» AIM:
Copy every line of the material below word for word.
★ ★ ★ ★
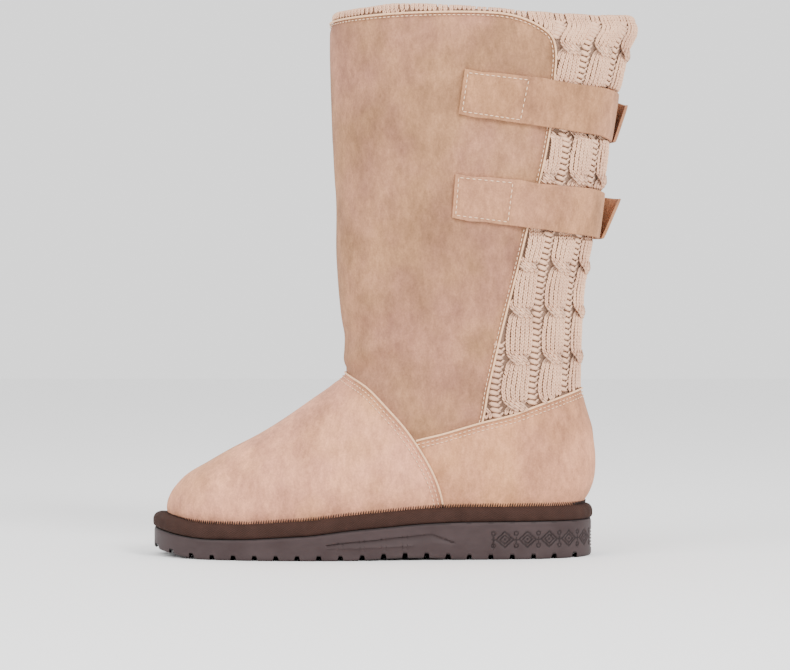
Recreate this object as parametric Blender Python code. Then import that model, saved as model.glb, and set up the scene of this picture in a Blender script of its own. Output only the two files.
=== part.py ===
"""Winter boot for a left foot: suede vamp, shaft and heel counter over a fleece-lined inner boot,
a cable-knit sleeve at the back and collar, four straps, a wrapped welt band and a wedge outsole.

Units are metres. +Z is up, the toe points along -X and the outer side of the foot faces -Y.
The origin is on the floor, under the middle of the heel's resting lug.
"""
import math
from collections import namedtuple

import bmesh
import bpy

# Driving dimensions of the sole
SOLE_LENGTH = 0.272
BALL_WIDTH = 0.101
FOREFOOT_THICKNESS = 0.0126
HEEL_THICKNESS = 0.0228
TOE_SPRING = 0.0046
ARCH_RISE = 0.0015
SOLE_EDGE_ROUND = 0.0018
HEEL_REST_FROM_BACK = 0.0444

# Tread, side grooves and heel ribs of the sole
TREAD_PITCH = 0.0130
TREAD_GROOVE_WIDTH = 0.0030
TREAD_GROOVE_DEPTH = 0.0030
SIDE_RECESS_DEPTH = 0.0010
HEEL_RIB_PITCH = 0.0032
HEEL_RIB_GROOVE = 0.0011
HEEL_RIB_DEPTH = 0.0006
HEEL_RIB_COUNT = 3
HEEL_RIBS_START, HEEL_RIBS_FULL = 0.950, 0.975

# Driving dimensions of the upper
UPPER_HEIGHT = 0.3152
TOE_SWING = 0.0040
OVERLAY_THICKNESS = 0.0017
LINING_THICKNESS = 0.0032
INSOLE_THICKNESS = 0.0040
CLEARANCE = 0.0003
INSOLE_FIT = 0.0006

# Welt band
BAND_HEIGHT = 0.0090
BAND_PROUD = 0.0008
BAND_ROUND = 0.0030

# Piping along the seams
PIPING_WIDTH = 0.0020
PIPING_PROUD = 0.0007

# Straps
STRAP_WIDTH = 0.0275
STRAP_THICKNESS = 0.0022
STRAP_STAND_OFF = 0.0013
STRAP_OVERLAP = 0.0300

# How finely the curved forms are divided
SIDE_COLUMNS = 14
CUT_REACH = 0.5

# Outline of the sole: share of the length from the toe, and how full each side is against an ellipse
OutlineRow = namedtuple("OutlineRow", "share outer inner")
SOLE_OUTLINE = (
    OutlineRow(0.00, 1.30, 1.20),
    OutlineRow(0.05, 1.36, 1.20),
    OutlineRow(0.10, 1.28, 1.18),
    OutlineRow(0.20, 1.17, 1.12),
    OutlineRow(0.30, 1.09, 1.07),
    OutlineRow(0.38, 1.04, 1.00),
    OutlineRow(0.50, 0.96, 0.87),
    OutlineRow(0.60, 0.91, 0.77),
    OutlineRow(0.70, 0.91, 0.78),
    OutlineRow(0.80, 0.98, 0.90),
    OutlineRow(0.90, 1.11, 1.07),
    OutlineRow(1.00, 1.26, 1.26),
)
LEG_OUTLINE = (
    OutlineRow(0.00, 1.05, 1.05),
    OutlineRow(0.25, 1.01, 1.01),
    OutlineRow(0.50, 1.00, 1.00),
    OutlineRow(0.80, 0.99, 0.99),
    OutlineRow(1.00, 1.02, 1.02),
)

# Rise of the sole's top ledge from forefoot to heel: share of the length, share of the rise
LedgeRow = namedtuple("LedgeRow", "share rise")
LEDGE_RISE = (
    LedgeRow(0.00, 0.00),
    LedgeRow(0.20, 0.00),
    LedgeRow(0.32, 0.17),
    LedgeRow(0.37, 0.26),
    LedgeRow(0.41, 0.40),
    LedgeRow(0.46, 0.56),
    LedgeRow(0.52, 0.70),
    LedgeRow(0.62, 0.92),
    LedgeRow(0.72, 1.00),
    LedgeRow(1.00, 1.00),
)
TOE_SPRING_SHARE = 0.13
ARCH_FROM, ARCH_TO = 0.42, 0.75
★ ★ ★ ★
» ANSWER BELOW:
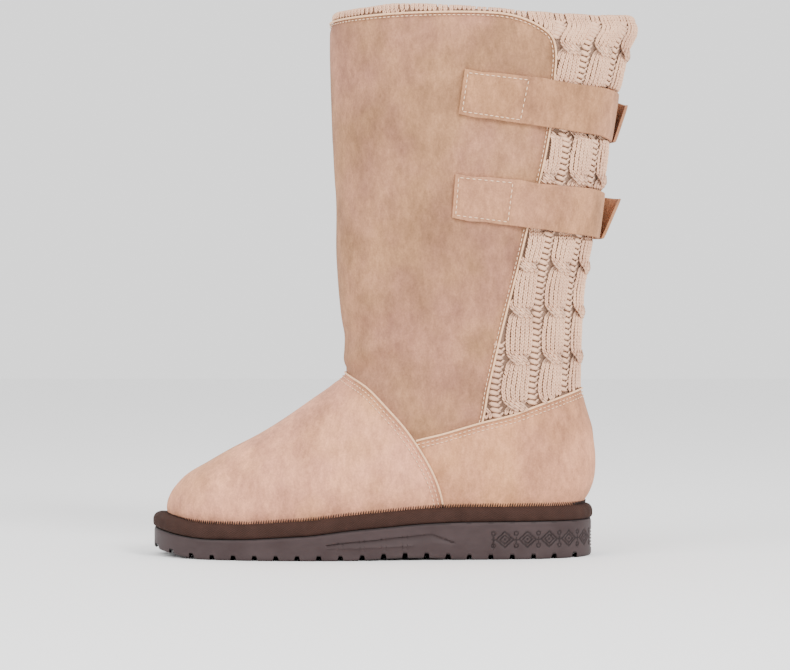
Recreate this object as parametric Blender Python code. Then import that model, saved as model.glb, and set up the scene of this picture in a Blender script of its own. Output only the two files.
=== part.py ===
"""Winter boot for a left foot: suede vamp, shaft and heel counter over a fleece-lined inner boot,
a cable-knit sleeve at the back and collar, four straps, a wrapped welt band and a wedge outsole.

Units are metres. +Z is up, the toe points along -X and the outer side of the foot faces -Y.
The origin is on the floor, under the middle of the heel's resting lug.
"""
import math
from collections import namedtuple

import bmesh
import bpy

# Driving dimensions of the sole
SOLE_LENGTH = 0.272
BALL_WIDTH = 0.101
FOREFOOT_THICKNESS = 0.0126
HEEL_THICKNESS = 0.0228
TOE_SPRING = 0.0046
ARCH_RISE = 0.0015
SOLE_EDGE_ROUND = 0.0018
HEEL_REST_FROM_BACK = 0.0444

# Tread, side grooves and heel ribs of the sole
TREAD_PITCH = 0.0130
TREAD_GROOVE_WIDTH = 0.0030
TREAD_GROOVE_DEPTH = 0.0030
SIDE_RECESS_DEPTH = 0.0010
HEEL_RIB_PITCH = 0.0032
HEEL_RIB_GROOVE = 0.0011
HEEL_RIB_DEPTH = 0.0006
HEEL_RIB_COUNT = 3
HEEL_RIBS_START, HEEL_RIBS_FULL = 0.950, 0.975

# Driving dimensions of the upper
UPPER_HEIGHT = 0.3152
TOE_SWING = 0.0040
OVERLAY_THICKNESS = 0.0017
LINING_THICKNESS = 0.0032
INSOLE_THICKNESS = 0.0040
CLEARANCE = 0.0003
INSOLE_FIT = 0.0006

# Welt band
BAND_HEIGHT = 0.0090
BAND_PROUD = 0.0008
BAND_ROUND = 0.0030

# Piping along the seams
PIPING_WIDTH = 0.0020
PIPING_PROUD = 0.0007

# Straps
STRAP_WIDTH = 0.0275
STRAP_THICKNESS = 0.0022
STRAP_STAND_OFF = 0.0013
STRAP_OVERLAP = 0.0300

# How finely the curved forms are divided
SIDE_COLUMNS = 14
CUT_REACH = 0.5

# Outline of the sole: share of the length from the toe, and how full each side is against an ellipse
OutlineRow = namedtuple("OutlineRow", "share outer inner")
SOLE_OUTLINE = (
    OutlineRow(0.00, 1.30, 1.20),
    OutlineRow(0.05, 1.36, 1.20),
    OutlineRow(0.10, 1.28, 1.18),
    OutlineRow(0.20, 1.17, 1.12),
    OutlineRow(0.30, 1.09, 1.07),
    OutlineRow(0.38, 1.04, 1.00),
    OutlineRow(0.50, 0.96, 0.87),
    OutlineRow(0.60, 0.91, 0.77),
    OutlineRow(0.70, 0.91, 0.78),
    OutlineRow(0.80, 0.98, 0.90),
    OutlineRow(0.90, 1.11, 1.07),
    OutlineRow(1.00, 1.26, 1.26),
)
LEG_OUTLINE = (
    OutlineRow(0.00, 1.05, 1.05),
    OutlineRow(0.25, 1.01, 1.01),
    OutlineRow(0.50, 1.00, 1.00),
    OutlineRow(0.80, 0.99, 0.99),
    OutlineRow(1.00, 1.02, 1.02),
)

# Rise of the sole's top ledge from forefoot to heel: share of the length, share of the rise
LedgeRow = namedtuple("LedgeRow", "share rise")
LEDGE_RISE = (
    LedgeRow(0.00, 0.00),
    LedgeRow(0.20, 0.00),
    LedgeRow(0.32, 0.17),
    LedgeRow(0.37, 0.26),
    LedgeRow(0.41, 0.40),
    LedgeRow(0.46, 0.56),
    LedgeRow(0.52, 0.70),
    LedgeRow(0.62, 0.92),
    LedgeRow(0.72, 1.00),
    LedgeRow(1.00, 1.00),
)
TOE_SPRING_SHARE = 0.13
ARCH_FROM, ARCH_TO = 0.42, 0.75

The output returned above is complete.